[start]

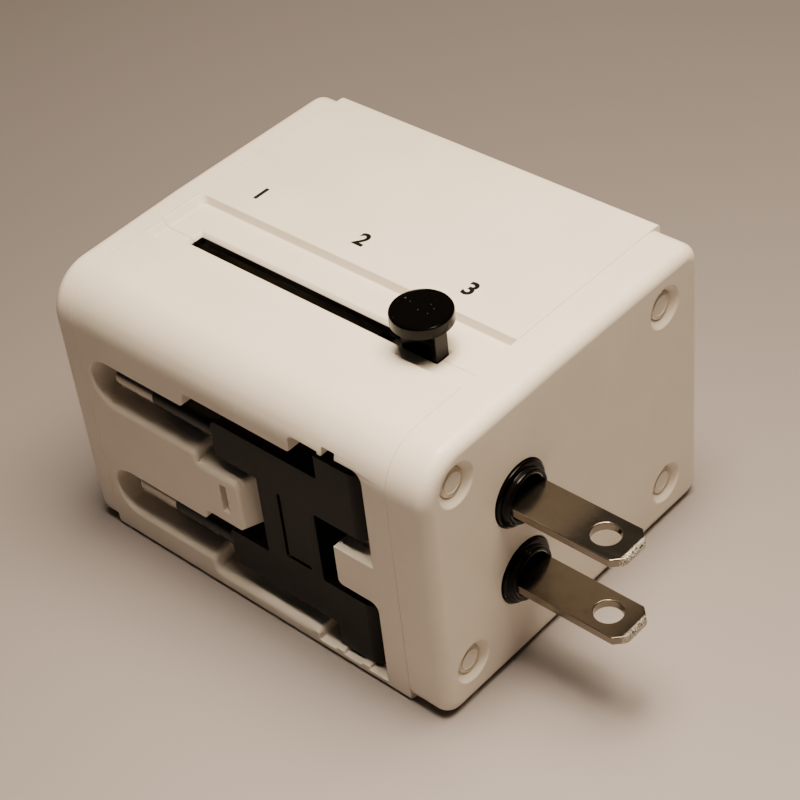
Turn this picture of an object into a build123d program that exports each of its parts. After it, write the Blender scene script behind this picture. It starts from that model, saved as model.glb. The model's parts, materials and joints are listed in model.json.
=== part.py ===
"""Universal travel adapter with a slider for three plugs, an outlet and two USB ports.

Frame: millimetres, +Z up, origin at the centre of the case's base.
+X is the side of the flat blades, -Y the side with the folding round-pin plug,
+Y the side with the outlet, and the slider's knob stands on top.
"""
from build123d import *
import os

# Case
LENGTH = 63.4
DEPTH = 52.1
HEIGHT = 41.2
WALL = 2.0
PLUG_CAP_DEPTH = 6.0
RECT_CAP_DEPTH = 4.0
CAP_WALL = 2.2
SHOULDER_RADIUS = 6.5
SHOULDER_DROP = 0.6
BODY_EDGE_RADIUS = 0.8
CAP_CORNER_RADIUS = 2.8
CAP_FACE_RADIUS = 1.8
INNER_SHOULDER_RADIUS = 5.0
PARTING_FROM_FRONT = 17.15

# Recess and slot on top
RECESS_DEPTH = 1.04
RECESS_WIDTH = 9.2
RECESS_FROM_FRONT = 13.95
RECESS_STEP_SLOPE = 0.8
RECESS_END_LIP = 1.4
RECESS_CORNER_RADIUS = 1.2
SLOT_WIDTH = 2.4
SLOT_BEVEL = 0.5
KNOB_STEP = 17.6
STEM_LENGTH = 5.5
STEM_CLEARANCE = 0.1
STEM_TO_PLUG_FACE = 11.7

# Knob
KNOB_DIAMETER = 7.8
KNOB_THICKNESS = 1.9
KNOB_TOP_ABOVE_PANEL = 5.1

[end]

● **Short task**:
Reproduce the full listing exactly.

● **Written solution**:
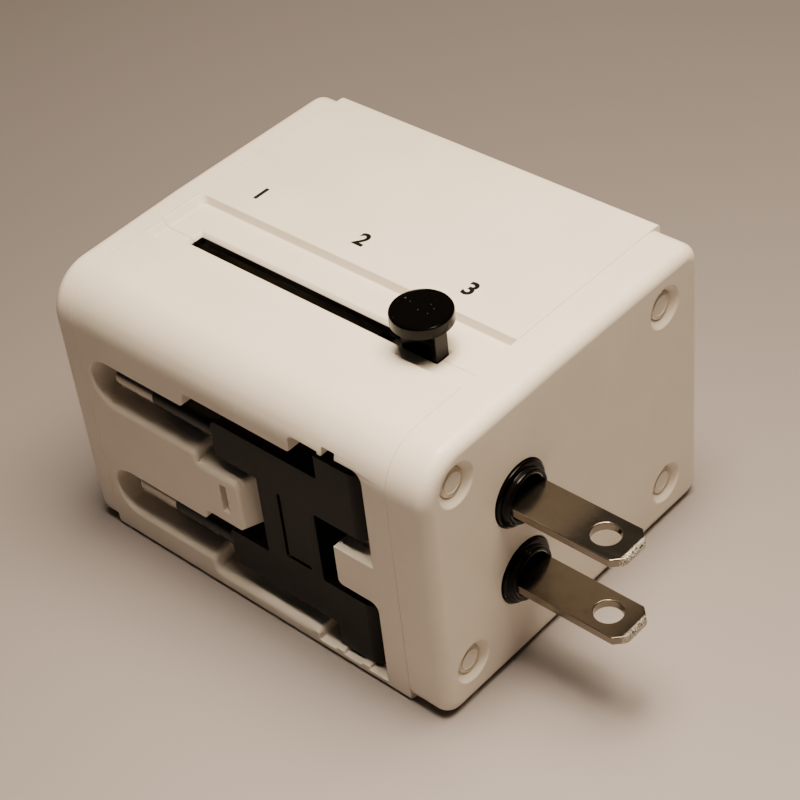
Turn this picture of an object into a build123d program that exports each of its parts. After it, write the Blender scene script behind this picture. It starts from that model, saved as model.glb. The model's parts, materials and joints are listed in model.json.
=== part.py ===
"""Universal travel adapter with a slider for three plugs, an outlet and two USB ports.

Frame: millimetres, +Z up, origin at the centre of the case's base.
+X is the side of the flat blades, -Y the side with the folding round-pin plug,
+Y the side with the outlet, and the slider's knob stands on top.
"""
from build123d import *
import os

# Case
LENGTH = 63.4
DEPTH = 52.1
HEIGHT = 41.2
WALL = 2.0
PLUG_CAP_DEPTH = 6.0
RECT_CAP_DEPTH = 4.0
CAP_WALL = 2.2
SHOULDER_RADIUS = 6.5
SHOULDER_DROP = 0.6
BODY_EDGE_RADIUS = 0.8
CAP_CORNER_RADIUS = 2.8
CAP_FACE_RADIUS = 1.8
INNER_SHOULDER_RADIUS = 5.0
PARTING_FROM_FRONT = 17.15

# Recess and slot on top
RECESS_DEPTH = 1.04
RECESS_WIDTH = 9.2
RECESS_FROM_FRONT = 13.95
RECESS_STEP_SLOPE = 0.8
RECESS_END_LIP = 1.4
RECESS_CORNER_RADIUS = 1.2
SLOT_WIDTH = 2.4
SLOT_BEVEL = 0.5
KNOB_STEP = 17.6
STEM_LENGTH = 5.5
STEM_CLEARANCE = 0.1
STEM_TO_PLUG_FACE = 11.7

# Knob
KNOB_DIAMETER = 7.8
KNOB_THICKNESS = 1.9
KNOB_TOP_ABOVE_PANEL = 5.1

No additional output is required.